Ahmadinejad has very narrow personal experience. He does not speak Arabic, the sacred language of the Koran, but only Farsi. He has never really been exposed to different cultural assumptions than the narrow Shi'a cultic beliefs he was brought up in. During the 1979 Iranian hostage crisis that exposed Jimmy Carter's fecklessness, Ahmadinejad was apparently a Basij messenger boy running between the hostage-takers and Ayatollah Khomeini himself.

For an impoverished Iranian boy from the back country, this experience must have been like being plucked out of obscurity by the messianic Khomeini, being chosen to go on a mission for God. According to the hostages, their Iranian captors were full of paranoid fantasies about the embassy, seeing the secret hand of the CIA behind even the most ordinary things they found, like digital watches.

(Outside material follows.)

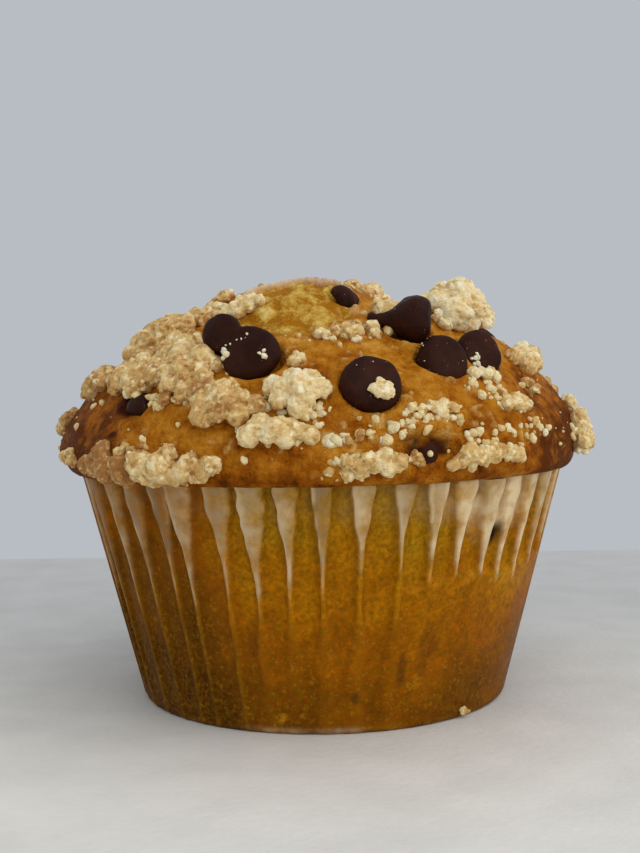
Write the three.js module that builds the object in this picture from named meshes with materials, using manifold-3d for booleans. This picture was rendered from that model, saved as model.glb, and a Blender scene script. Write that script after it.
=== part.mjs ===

Today Ahmadinejad writes personal letters intended to convert heads of state like George W. Bush to Islam, just as Mohammed did in the 7th century. Those letters are jihad ultimatums.  Mohammed's letters warned the imperial rulers of his time to "bow down to Allah" or be destroyed. Early Islam did manage to destroy the two greatest empires of its day in a jihad that must have seemed miraculous to its followers.

Psychiatrists look for signs of pathological "leakage" when disturbed people are in crisis. The coming drama at the UN may tell us more about the degree of dangerousness of the most threatening national leader since Stalin and Hitler.